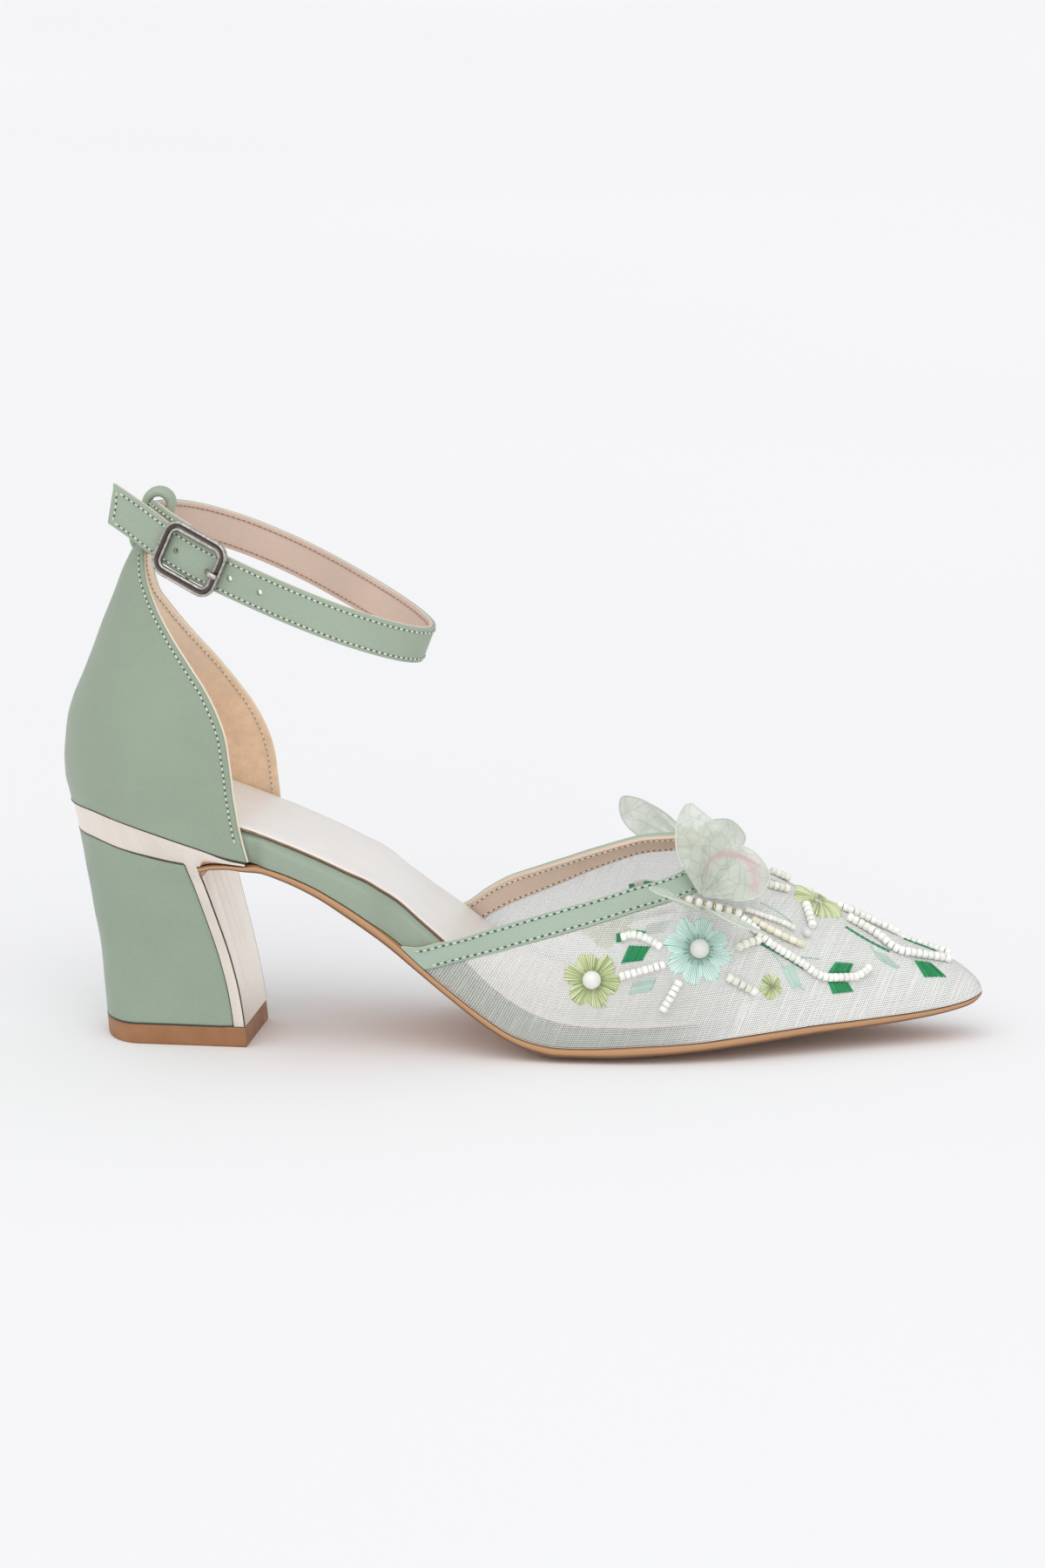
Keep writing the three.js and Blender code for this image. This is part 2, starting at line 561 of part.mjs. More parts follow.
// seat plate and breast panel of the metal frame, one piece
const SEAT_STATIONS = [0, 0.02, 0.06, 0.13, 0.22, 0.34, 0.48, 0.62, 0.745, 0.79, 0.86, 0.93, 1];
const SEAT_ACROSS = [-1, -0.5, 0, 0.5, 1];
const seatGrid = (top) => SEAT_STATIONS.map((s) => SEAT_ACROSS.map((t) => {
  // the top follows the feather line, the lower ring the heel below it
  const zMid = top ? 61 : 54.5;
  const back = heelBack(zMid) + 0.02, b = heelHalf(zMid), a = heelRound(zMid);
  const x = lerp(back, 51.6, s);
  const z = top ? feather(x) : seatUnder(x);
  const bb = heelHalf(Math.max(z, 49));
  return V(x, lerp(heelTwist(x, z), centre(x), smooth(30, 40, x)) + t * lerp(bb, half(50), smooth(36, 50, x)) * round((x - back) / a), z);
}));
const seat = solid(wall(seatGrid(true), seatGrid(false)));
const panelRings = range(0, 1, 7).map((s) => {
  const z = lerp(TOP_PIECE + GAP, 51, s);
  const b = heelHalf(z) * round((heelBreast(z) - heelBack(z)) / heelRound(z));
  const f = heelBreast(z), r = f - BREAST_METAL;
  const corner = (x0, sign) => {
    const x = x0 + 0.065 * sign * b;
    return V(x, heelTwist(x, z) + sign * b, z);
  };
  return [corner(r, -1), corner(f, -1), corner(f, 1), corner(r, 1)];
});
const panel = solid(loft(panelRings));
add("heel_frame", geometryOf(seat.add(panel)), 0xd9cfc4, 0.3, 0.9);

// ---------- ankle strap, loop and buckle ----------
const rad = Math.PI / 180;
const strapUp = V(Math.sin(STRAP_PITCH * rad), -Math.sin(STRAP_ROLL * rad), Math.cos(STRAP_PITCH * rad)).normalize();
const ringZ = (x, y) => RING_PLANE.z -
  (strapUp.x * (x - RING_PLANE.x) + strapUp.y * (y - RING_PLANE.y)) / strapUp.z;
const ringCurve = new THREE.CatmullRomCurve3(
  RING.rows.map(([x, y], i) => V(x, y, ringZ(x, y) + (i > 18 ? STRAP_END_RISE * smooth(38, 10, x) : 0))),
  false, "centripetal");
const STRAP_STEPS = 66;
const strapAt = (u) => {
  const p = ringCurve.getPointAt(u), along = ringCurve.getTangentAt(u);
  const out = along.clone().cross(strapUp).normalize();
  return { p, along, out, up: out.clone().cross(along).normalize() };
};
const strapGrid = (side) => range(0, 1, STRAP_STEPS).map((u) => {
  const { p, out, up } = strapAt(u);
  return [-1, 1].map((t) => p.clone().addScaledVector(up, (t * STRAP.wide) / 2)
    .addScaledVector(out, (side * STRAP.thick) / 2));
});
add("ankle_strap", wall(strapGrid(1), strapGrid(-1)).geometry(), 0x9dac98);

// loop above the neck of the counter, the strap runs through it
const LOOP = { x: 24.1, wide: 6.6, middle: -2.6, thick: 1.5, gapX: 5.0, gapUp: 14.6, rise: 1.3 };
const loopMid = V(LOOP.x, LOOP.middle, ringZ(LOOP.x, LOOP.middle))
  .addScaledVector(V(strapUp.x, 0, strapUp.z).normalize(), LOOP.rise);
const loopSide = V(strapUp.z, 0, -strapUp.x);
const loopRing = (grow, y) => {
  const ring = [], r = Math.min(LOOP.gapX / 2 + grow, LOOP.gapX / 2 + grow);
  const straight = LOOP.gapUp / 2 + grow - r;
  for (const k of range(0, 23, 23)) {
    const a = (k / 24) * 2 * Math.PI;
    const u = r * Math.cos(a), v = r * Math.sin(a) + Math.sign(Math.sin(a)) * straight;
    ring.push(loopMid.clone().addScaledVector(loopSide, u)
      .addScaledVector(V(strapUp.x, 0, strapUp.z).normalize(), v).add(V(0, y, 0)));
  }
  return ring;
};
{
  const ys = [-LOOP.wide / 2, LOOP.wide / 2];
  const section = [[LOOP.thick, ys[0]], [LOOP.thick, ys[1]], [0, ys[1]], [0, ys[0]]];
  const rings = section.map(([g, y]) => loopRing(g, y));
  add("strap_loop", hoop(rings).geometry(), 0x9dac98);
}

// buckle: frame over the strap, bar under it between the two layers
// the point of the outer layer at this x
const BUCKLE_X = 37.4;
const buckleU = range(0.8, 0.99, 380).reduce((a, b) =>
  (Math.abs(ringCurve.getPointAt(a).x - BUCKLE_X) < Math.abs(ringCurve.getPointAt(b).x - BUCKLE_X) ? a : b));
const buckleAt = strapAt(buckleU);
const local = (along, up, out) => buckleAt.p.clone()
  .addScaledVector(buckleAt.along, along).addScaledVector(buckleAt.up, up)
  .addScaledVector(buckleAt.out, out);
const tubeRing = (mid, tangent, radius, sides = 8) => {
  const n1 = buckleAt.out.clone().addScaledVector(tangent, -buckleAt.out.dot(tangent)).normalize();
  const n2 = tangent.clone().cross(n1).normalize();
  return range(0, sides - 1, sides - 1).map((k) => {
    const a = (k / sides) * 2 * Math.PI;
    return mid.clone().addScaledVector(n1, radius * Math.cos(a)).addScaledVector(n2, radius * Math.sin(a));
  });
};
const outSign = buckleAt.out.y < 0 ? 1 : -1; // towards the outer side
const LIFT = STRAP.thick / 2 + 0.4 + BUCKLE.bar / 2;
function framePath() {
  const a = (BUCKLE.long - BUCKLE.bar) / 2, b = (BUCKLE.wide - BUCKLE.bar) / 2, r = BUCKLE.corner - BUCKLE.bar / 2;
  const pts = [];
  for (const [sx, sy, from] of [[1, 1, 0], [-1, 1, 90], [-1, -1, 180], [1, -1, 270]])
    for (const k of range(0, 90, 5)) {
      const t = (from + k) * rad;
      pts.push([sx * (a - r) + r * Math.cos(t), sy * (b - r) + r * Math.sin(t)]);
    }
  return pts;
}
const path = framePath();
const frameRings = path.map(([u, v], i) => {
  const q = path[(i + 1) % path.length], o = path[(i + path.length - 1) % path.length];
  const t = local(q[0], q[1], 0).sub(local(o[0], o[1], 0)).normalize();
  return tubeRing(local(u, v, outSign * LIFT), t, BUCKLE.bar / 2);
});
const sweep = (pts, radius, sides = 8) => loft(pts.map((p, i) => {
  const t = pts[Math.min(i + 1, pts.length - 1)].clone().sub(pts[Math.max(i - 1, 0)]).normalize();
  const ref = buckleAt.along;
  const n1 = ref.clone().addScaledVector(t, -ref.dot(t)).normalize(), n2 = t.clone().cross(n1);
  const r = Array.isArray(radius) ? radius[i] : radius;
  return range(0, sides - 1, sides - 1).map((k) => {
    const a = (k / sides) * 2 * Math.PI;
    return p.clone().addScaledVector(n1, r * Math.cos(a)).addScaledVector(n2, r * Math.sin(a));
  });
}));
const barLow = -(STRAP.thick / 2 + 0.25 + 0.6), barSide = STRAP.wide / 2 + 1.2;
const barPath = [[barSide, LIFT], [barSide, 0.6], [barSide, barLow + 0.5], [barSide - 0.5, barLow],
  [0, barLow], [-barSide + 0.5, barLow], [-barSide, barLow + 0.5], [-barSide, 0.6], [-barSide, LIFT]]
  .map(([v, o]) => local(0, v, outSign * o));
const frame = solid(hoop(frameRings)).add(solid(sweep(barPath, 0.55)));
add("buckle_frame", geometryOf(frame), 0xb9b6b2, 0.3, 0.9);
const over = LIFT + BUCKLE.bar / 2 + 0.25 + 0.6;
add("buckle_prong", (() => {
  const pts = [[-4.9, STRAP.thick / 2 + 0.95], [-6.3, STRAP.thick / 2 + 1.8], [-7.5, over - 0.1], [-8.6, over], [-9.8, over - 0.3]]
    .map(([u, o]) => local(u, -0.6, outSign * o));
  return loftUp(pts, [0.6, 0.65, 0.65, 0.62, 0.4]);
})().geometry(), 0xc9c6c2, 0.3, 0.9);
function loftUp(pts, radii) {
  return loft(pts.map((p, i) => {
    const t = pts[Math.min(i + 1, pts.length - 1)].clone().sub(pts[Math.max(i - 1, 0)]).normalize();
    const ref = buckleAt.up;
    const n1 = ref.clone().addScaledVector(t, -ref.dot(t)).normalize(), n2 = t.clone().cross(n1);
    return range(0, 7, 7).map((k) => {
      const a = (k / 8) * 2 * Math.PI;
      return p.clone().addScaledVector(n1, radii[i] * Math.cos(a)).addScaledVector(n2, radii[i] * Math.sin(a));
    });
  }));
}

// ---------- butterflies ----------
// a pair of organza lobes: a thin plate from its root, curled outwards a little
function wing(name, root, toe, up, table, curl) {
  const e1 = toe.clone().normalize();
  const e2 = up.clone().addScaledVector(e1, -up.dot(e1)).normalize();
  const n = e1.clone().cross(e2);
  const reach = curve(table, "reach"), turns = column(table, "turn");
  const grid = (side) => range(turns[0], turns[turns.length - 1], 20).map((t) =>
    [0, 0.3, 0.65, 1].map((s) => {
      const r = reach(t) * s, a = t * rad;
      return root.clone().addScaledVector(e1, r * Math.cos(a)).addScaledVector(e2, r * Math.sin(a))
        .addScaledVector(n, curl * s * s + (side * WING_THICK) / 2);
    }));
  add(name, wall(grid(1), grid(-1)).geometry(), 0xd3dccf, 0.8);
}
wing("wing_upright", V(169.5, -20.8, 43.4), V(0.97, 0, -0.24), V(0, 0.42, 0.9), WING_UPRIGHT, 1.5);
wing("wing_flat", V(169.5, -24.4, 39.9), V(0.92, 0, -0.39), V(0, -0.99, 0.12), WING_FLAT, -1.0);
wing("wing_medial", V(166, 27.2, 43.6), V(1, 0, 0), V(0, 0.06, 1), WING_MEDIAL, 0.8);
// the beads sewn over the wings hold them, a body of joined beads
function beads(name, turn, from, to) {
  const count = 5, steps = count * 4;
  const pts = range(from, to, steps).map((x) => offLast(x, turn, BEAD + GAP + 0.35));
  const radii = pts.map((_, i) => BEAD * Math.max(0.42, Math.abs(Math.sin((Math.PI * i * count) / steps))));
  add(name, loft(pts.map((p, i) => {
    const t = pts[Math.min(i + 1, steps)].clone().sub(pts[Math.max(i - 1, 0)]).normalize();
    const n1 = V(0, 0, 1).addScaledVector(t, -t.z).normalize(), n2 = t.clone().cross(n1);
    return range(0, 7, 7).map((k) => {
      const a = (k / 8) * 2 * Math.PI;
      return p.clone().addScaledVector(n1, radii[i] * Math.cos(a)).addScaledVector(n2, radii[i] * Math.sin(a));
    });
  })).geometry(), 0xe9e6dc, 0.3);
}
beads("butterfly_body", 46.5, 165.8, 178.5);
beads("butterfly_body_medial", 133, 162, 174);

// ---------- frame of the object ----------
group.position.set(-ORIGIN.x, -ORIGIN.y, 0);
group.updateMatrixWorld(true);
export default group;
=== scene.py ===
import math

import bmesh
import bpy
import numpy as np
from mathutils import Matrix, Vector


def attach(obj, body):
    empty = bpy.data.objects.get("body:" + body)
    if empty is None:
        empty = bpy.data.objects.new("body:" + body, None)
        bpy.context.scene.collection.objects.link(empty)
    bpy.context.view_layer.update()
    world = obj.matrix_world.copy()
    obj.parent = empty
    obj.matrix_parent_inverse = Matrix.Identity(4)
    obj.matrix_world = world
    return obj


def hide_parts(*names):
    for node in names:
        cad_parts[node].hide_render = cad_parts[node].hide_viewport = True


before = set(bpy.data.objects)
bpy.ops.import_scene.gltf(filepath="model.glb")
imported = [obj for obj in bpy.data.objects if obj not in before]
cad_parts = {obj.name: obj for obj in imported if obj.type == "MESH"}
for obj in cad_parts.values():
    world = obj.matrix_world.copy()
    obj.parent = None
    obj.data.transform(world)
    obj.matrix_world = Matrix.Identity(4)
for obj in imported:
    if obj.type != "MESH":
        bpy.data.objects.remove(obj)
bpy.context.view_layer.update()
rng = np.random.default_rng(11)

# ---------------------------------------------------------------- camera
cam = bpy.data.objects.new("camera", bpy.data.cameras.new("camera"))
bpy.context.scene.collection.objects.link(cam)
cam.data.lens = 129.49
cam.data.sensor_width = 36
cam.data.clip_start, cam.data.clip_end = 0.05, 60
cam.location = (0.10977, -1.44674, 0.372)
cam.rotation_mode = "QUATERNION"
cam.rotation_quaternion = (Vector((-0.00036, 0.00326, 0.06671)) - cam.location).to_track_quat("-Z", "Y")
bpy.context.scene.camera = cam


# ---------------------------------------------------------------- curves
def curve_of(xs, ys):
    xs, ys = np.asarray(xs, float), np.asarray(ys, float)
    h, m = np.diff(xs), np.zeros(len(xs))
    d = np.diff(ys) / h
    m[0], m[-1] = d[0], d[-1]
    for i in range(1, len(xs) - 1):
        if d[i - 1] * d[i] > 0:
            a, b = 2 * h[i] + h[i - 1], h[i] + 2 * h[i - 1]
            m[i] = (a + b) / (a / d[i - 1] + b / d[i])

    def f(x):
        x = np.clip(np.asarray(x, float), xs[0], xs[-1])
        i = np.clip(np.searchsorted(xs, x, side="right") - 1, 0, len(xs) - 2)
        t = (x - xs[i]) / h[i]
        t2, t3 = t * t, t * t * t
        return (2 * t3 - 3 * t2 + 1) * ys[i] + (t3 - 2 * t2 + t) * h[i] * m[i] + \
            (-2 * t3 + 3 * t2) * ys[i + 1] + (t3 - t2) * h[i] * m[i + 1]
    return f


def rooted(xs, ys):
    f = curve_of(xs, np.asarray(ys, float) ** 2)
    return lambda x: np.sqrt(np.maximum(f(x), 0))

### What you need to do
Look above for the line that contains "---------- frame of". Starting there, transcribe every line exactly until you have copied the line that contains "before = set(bpy.data.objects)".

### In response
// ---------- frame of the object ----------
group.position.set(-ORIGIN.x, -ORIGIN.y, 0);
group.updateMatrixWorld(true);
export default group;
=== scene.py ===
import math

import bmesh
import bpy
import numpy as np
from mathutils import Matrix, Vector


def attach(obj, body):
    empty = bpy.data.objects.get("body:" + body)
    if empty is None:
        empty = bpy.data.objects.new("body:" + body, None)
        bpy.context.scene.collection.objects.link(empty)
    bpy.context.view_layer.update()
    world = obj.matrix_world.copy()
    obj.parent = empty
    obj.matrix_parent_inverse = Matrix.Identity(4)
    obj.matrix_world = world
    return obj


def hide_parts(*names):
    for node in names:
        cad_parts[node].hide_render = cad_parts[node].hide_viewport = True


before = set(bpy.data.objects)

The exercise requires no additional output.